From the opening line of the records through the line bearing "np.cumsum(step, axis=axis)], axis=axis)", set down every line exactly.
** Begin Records shown **
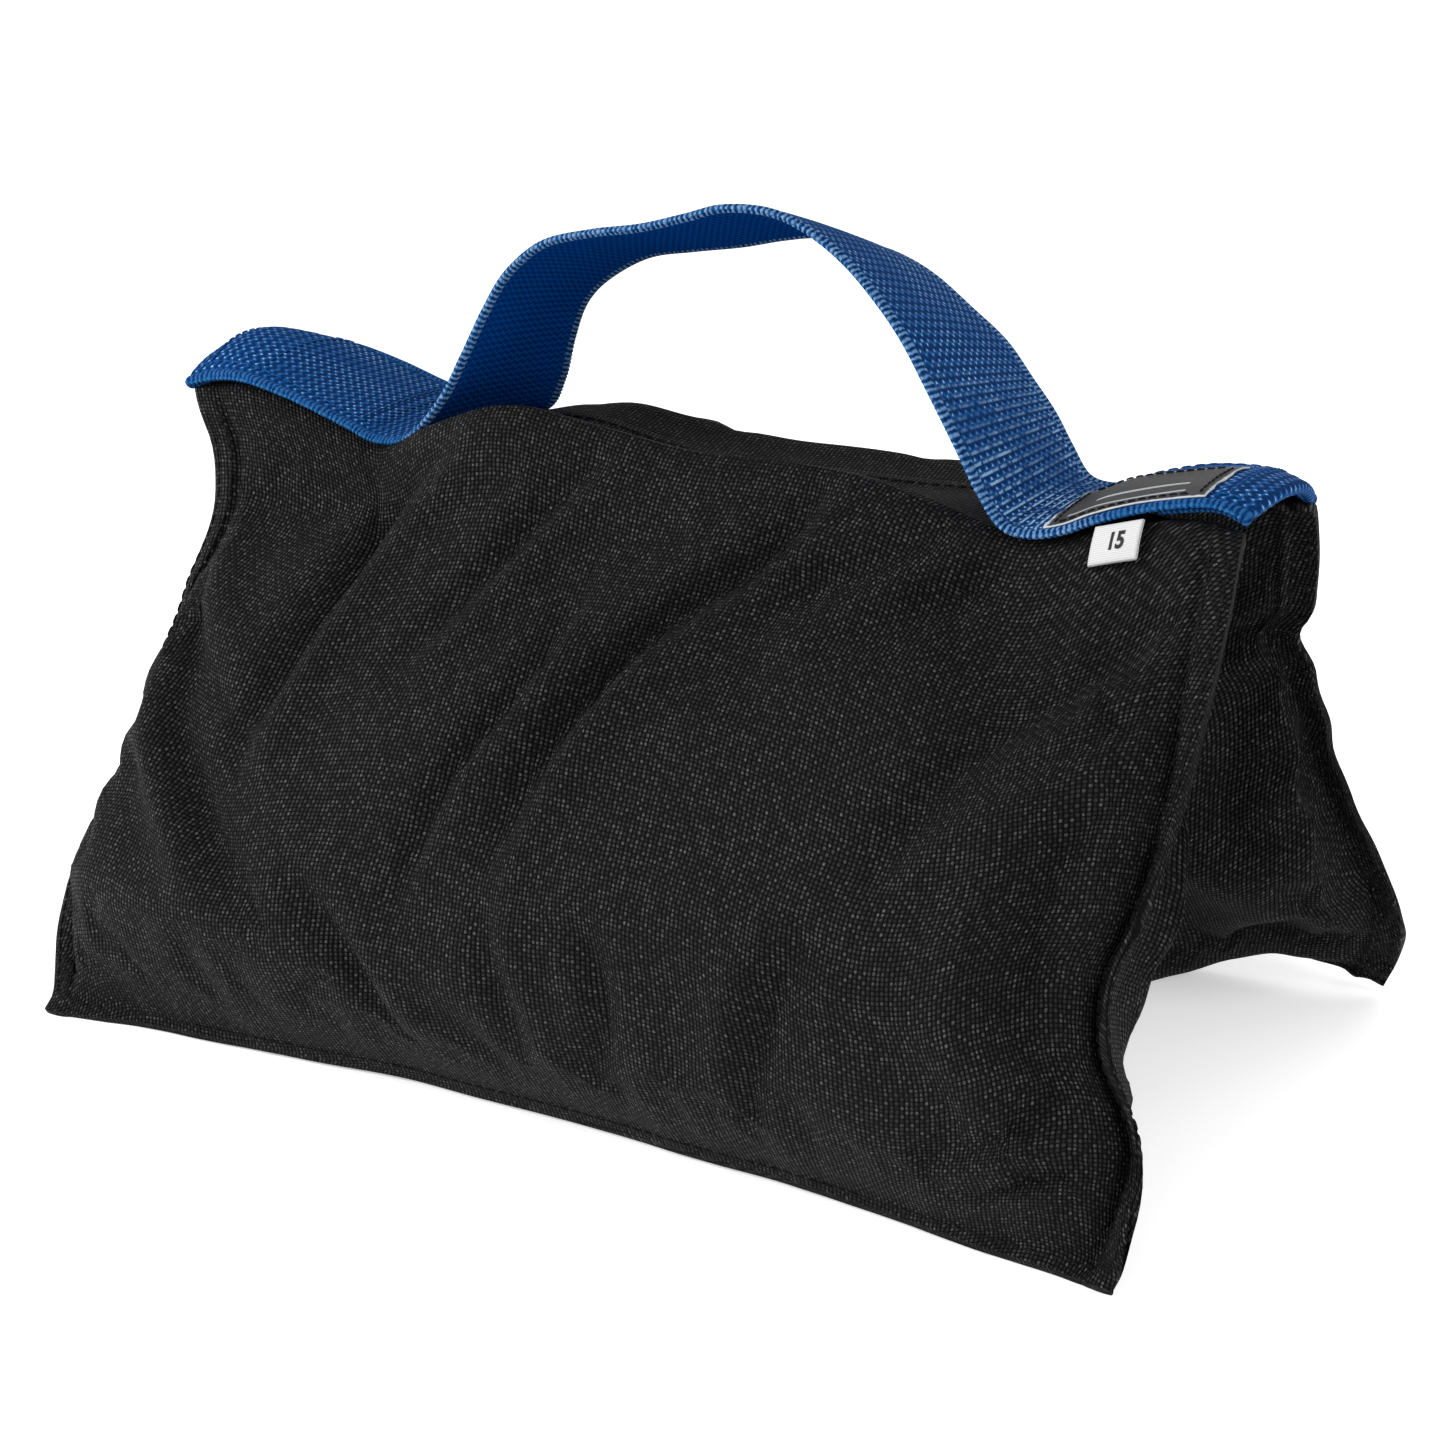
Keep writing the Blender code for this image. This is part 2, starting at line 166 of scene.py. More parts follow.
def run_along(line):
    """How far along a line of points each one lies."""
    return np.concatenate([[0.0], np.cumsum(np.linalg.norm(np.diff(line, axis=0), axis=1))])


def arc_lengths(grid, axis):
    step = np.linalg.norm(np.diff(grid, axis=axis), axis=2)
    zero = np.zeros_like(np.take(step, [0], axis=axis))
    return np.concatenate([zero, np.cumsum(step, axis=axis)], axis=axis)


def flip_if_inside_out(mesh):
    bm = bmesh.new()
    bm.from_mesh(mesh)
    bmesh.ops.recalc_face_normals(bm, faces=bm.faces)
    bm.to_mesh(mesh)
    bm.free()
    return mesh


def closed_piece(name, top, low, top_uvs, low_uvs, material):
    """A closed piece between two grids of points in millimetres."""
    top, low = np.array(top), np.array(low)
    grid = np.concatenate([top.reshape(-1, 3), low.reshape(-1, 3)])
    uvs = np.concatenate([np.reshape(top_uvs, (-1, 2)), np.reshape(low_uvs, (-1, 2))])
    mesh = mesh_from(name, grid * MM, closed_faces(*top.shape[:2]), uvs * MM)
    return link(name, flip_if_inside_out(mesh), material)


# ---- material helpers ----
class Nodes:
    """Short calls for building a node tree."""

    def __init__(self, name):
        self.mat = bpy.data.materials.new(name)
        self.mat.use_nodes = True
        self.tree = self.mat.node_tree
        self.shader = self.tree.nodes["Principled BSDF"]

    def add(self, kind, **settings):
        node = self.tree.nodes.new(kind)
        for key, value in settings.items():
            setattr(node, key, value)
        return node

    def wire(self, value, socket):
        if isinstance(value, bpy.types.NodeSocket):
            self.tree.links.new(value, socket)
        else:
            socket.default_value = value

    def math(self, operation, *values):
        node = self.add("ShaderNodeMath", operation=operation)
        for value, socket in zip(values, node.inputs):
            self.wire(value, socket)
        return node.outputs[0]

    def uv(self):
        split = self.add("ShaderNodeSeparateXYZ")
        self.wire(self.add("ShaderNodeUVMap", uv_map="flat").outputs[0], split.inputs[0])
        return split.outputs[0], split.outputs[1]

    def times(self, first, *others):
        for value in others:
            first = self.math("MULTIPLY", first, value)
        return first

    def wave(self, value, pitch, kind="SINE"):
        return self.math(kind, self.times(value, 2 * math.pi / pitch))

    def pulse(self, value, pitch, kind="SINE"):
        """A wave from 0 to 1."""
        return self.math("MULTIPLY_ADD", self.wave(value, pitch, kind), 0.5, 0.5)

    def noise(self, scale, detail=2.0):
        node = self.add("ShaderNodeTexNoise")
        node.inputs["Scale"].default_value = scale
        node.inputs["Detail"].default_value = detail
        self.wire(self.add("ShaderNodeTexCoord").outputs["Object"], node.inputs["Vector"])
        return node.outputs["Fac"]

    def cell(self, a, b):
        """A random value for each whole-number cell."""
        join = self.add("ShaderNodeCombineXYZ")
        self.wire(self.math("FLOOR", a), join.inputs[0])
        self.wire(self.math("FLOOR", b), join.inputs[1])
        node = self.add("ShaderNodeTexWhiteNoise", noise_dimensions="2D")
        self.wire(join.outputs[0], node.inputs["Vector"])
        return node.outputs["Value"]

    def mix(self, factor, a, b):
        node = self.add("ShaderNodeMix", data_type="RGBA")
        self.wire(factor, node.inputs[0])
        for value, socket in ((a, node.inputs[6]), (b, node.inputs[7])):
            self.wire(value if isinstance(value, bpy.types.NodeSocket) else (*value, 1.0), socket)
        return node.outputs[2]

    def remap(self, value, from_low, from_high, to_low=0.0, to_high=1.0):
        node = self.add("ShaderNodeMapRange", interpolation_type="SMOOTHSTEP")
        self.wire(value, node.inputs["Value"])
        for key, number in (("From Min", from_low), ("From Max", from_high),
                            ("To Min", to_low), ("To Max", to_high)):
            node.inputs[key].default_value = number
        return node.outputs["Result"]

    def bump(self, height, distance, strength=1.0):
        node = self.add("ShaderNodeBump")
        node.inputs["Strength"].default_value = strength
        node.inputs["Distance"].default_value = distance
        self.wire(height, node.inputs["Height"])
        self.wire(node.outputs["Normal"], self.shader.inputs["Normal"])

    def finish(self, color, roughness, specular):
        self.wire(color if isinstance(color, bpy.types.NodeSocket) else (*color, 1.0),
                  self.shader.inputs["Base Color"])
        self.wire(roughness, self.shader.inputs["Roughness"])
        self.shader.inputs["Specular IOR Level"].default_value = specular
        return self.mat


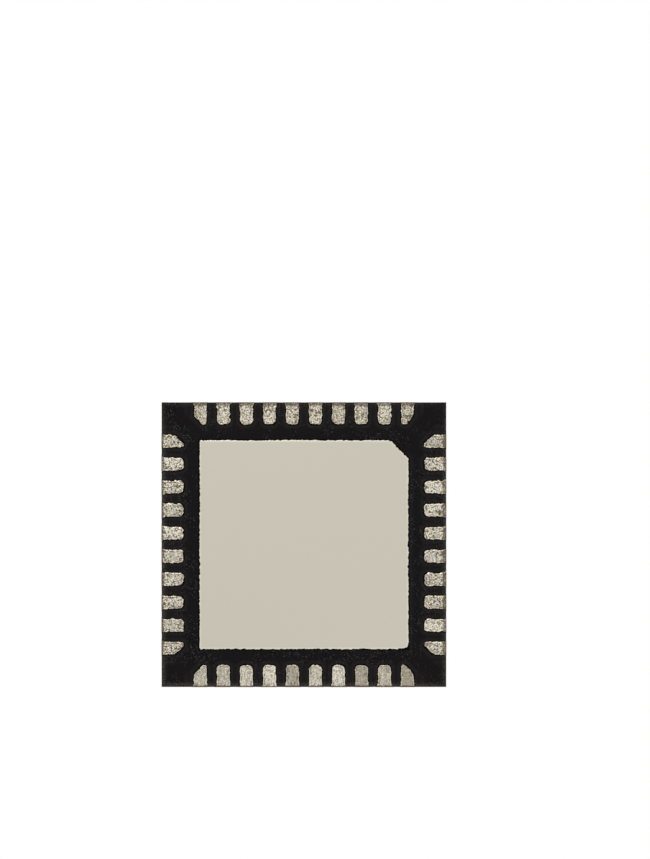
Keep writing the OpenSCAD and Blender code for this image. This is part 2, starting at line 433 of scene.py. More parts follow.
** End Records shown **
§ Written response
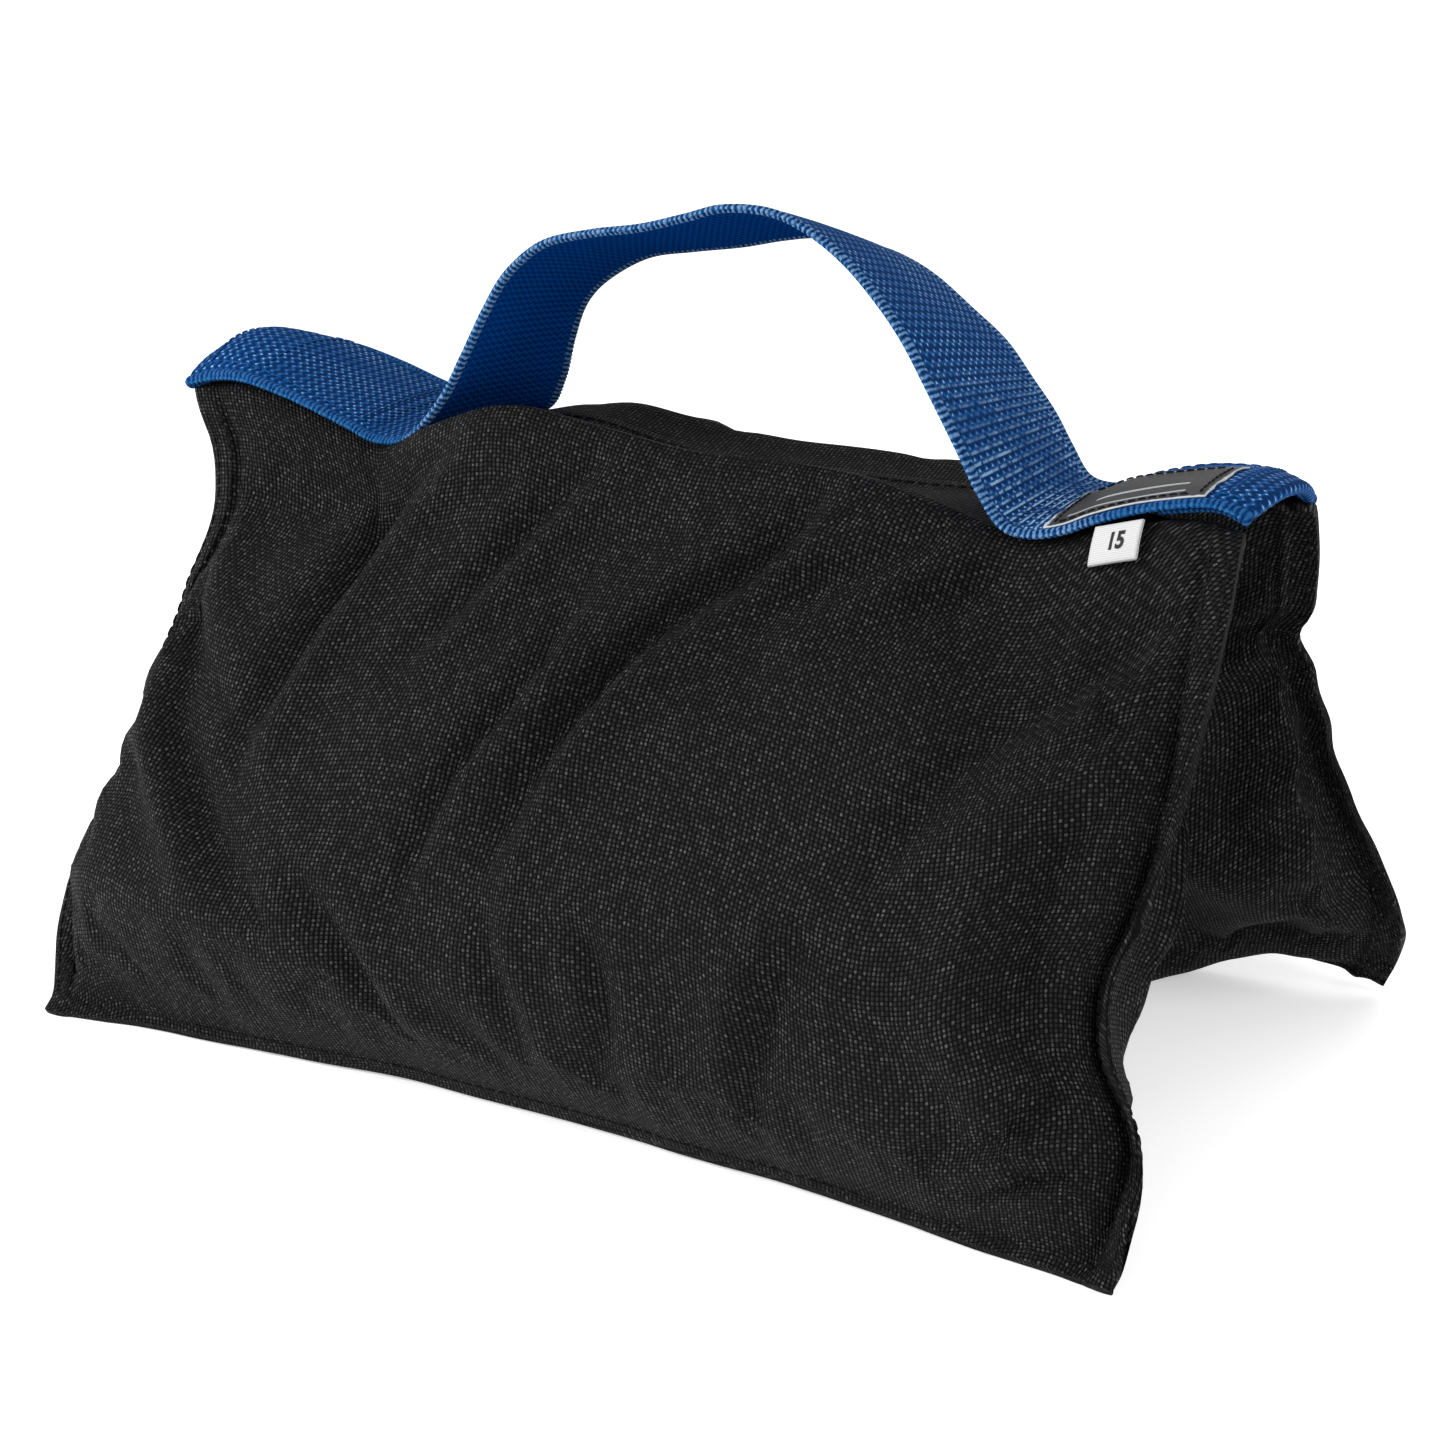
Keep writing the Blender code for this image. This is part 2, starting at line 166 of scene.py. More parts follow.
def run_along(line):
    """How far along a line of points each one lies."""
    return np.concatenate([[0.0], np.cumsum(np.linalg.norm(np.diff(line, axis=0), axis=1))])


def arc_lengths(grid, axis):
    step = np.linalg.norm(np.diff(grid, axis=axis), axis=2)
    zero = np.zeros_like(np.take(step, [0], axis=axis))
    return np.concatenate([zero, np.cumsum(step, axis=axis)], axis=axis)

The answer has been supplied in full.